Something beyond the comparisons to the crucifixion connects these two sections, and that is the color of the title: black. In the first section, the man was one of the thousands of black men lynched in America as part of a racially motivated campaign of terror; in the second, the man who helps Jesus carry his burden is, in the emphatic final word, black. Together these two sections offer rich suggestions of the African-American history of slavery, lynching, survival, and the sustenance and spirit of the black churches.
The first two sections have dealt with social spaces, and the titles have indicated very specific colors. In the third section, we are in a domestic space, and the color is unknown. These are existential terrors, affecting Nature as well as people. The high winds howl. The piglets howl along, in their squealing register, as if they've been stabbed – as if, the mother suggests, in another hint of the folkloric or nursery-rhyme element we've seen elsewhere in the set, they can see the wind. Seeing this unseen but powerful force is what frightens the little pigs. In contrast to the first two sections, this third one is relatively direct, lacking the complex social interaction of the first one and the implied cultural and historical references of the second: and yet, in conjunction with their examination of human pain and the suffering and fortitude in the face of pain, it opens the set out into a finally irresolvable vision of human suffering connected not just to race, history, religion, or culture, but to the unseen forces of the Universe.

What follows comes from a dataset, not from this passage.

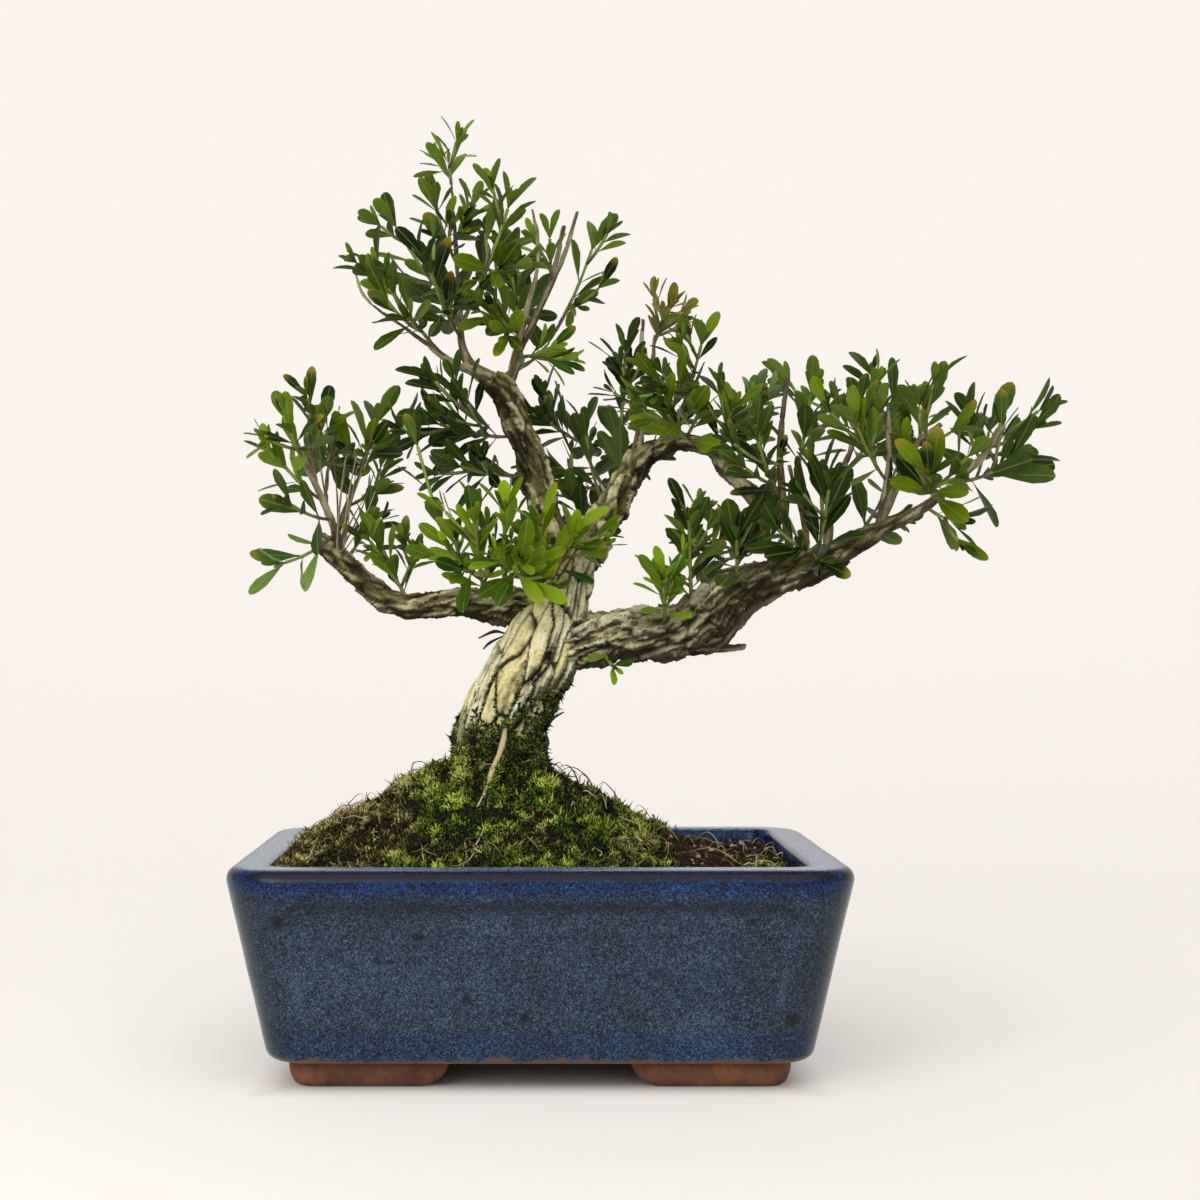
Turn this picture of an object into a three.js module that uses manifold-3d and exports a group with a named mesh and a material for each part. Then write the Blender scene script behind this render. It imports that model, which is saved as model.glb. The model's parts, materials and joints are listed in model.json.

This is from My Soul's High Song: The Collected Writings of Countee Cullen, Voice of the Harlem Renaissance, edited and introduced by Gerald Early. A footnote to the poem explains the dedication "To Leland" by saying "Leland B. Pettit was the organist of the All Saints Cathedral Choir and, apparently, a good friend of Cullen during the mid-twenties. In 1925 he organized a reading for Cullen at the Atheneum in Milwaukee."